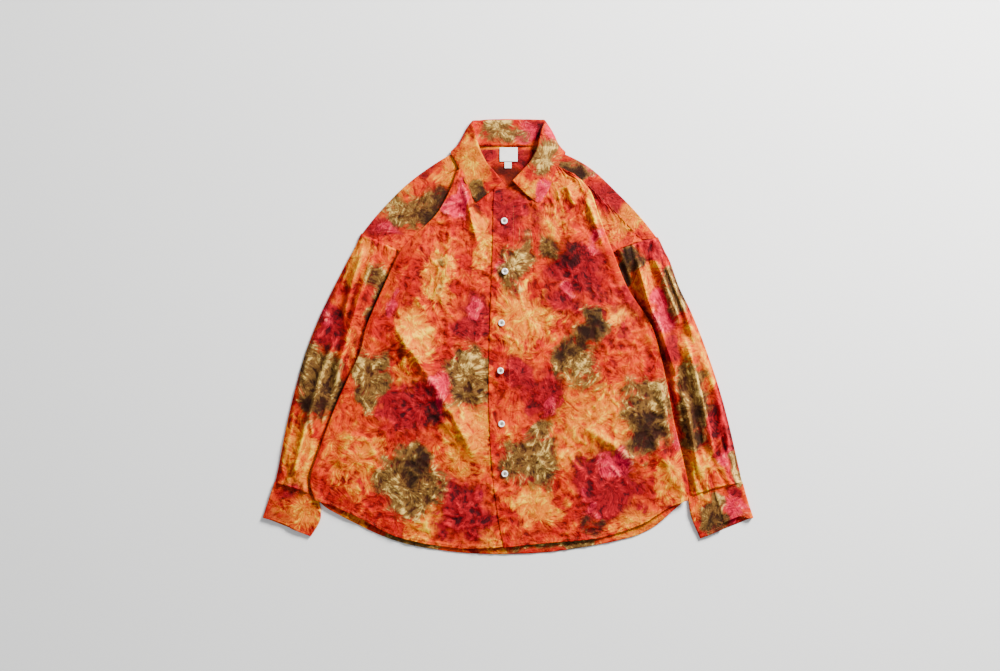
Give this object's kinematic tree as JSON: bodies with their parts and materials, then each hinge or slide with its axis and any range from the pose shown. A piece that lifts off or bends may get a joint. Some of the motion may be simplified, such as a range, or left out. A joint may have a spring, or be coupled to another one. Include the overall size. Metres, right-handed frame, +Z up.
{
  "type": "long-sleeved batik shirt laid flat",
  "caption": "Loose long-sleeved cotton shirt in crumple-dyed batik, buttoned and laid flat on its back, with pointed collar, gathered sleeves and curved hem.",
  "frame": {"origin": "middle of the outline, on the surface that the shirt lies on", "axes": "+X towards the wearer's left cuff, +Y from hem to collar, +Z up out of the fronts"},
  "size_m": [0.906, 0.804, 0.0179],
  "materials": {
    "dyed_cotton": "thin crumpled cotton lawn, hand dyed in oranges, reds, pinks and olive, faint sheen",
    "label_tape": "white woven satin tape, bare",
    "pearl_button": "polished pearl shell look"
  },
  "bodies": {
    "root": {"back": "dyed_cotton", "back_yoke": "dyed_cotton", "front_right": "dyed_cotton", "front_left": "dyed_cotton", "sleeve_right": "dyed_cotton", "sleeve_left": "dyed_cotton", "cuff_right": "dyed_cotton", "cuff_left": "dyed_cotton", "collar": "dyed_cotton", "neck_label": "label_tape", "size_tab": "label_tape", "button_1": "pearl_button", "button_2": "pearl_button", "button_3": "pearl_button", "button_4": "pearl_button", "button_5": "pearl_button", "button_6": "pearl_button"}
  },
  "joints": []
}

- **YOUR GOAL**
Repeat the material above in full, quoting it exactly.

- **RESPONSE TO THE TASK**
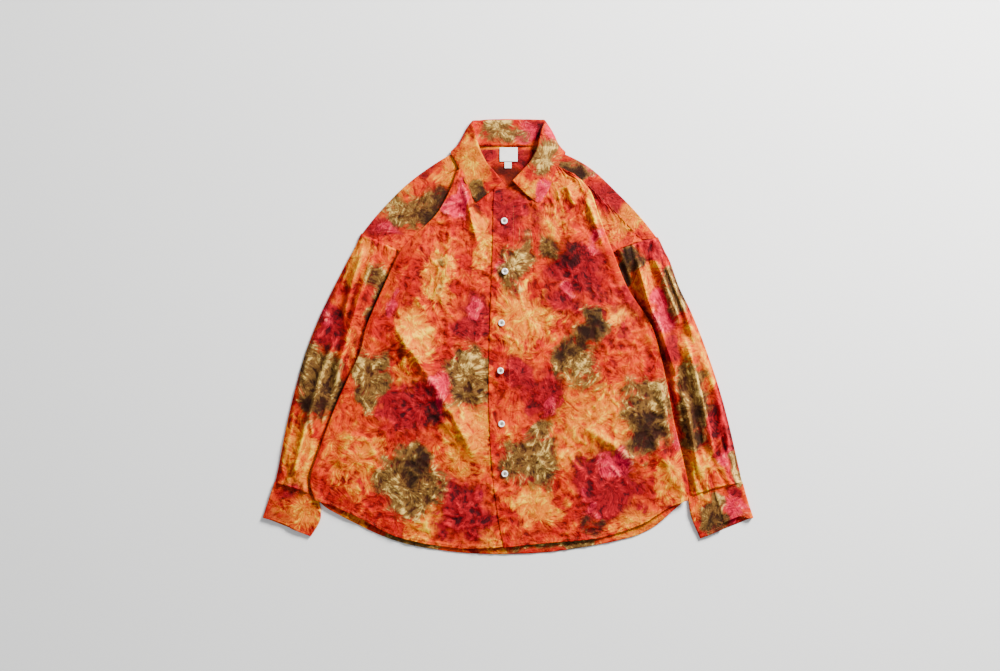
Give this object's kinematic tree as JSON: bodies with their parts and materials, then each hinge or slide with its axis and any range from the pose shown. A piece that lifts off or bends may get a joint. Some of the motion may be simplified, such as a range, or left out. A joint may have a spring, or be coupled to another one. Include the overall size. Metres, right-handed frame, +Z up.
{
  "type": "long-sleeved batik shirt laid flat",
  "caption": "Loose long-sleeved cotton shirt in crumple-dyed batik, buttoned and laid flat on its back, with pointed collar, gathered sleeves and curved hem.",
  "frame": {"origin": "middle of the outline, on the surface that the shirt lies on", "axes": "+X towards the wearer's left cuff, +Y from hem to collar, +Z up out of the fronts"},
  "size_m": [0.906, 0.804, 0.0179],
  "materials": {
    "dyed_cotton": "thin crumpled cotton lawn, hand dyed in oranges, reds, pinks and olive, faint sheen",
    "label_tape": "white woven satin tape, bare",
    "pearl_button": "polished pearl shell look"
  },
  "bodies": {
    "root": {"back": "dyed_cotton", "back_yoke": "dyed_cotton", "front_right": "dyed_cotton", "front_left": "dyed_cotton", "sleeve_right": "dyed_cotton", "sleeve_left": "dyed_cotton", "cuff_right": "dyed_cotton", "cuff_left": "dyed_cotton", "collar": "dyed_cotton", "neck_label": "label_tape", "size_tab": "label_tape", "button_1": "pearl_button", "button_2": "pearl_button", "button_3": "pearl_button", "button_4": "pearl_button", "button_5": "pearl_button", "button_6": "pearl_button"}
  },
  "joints": []
}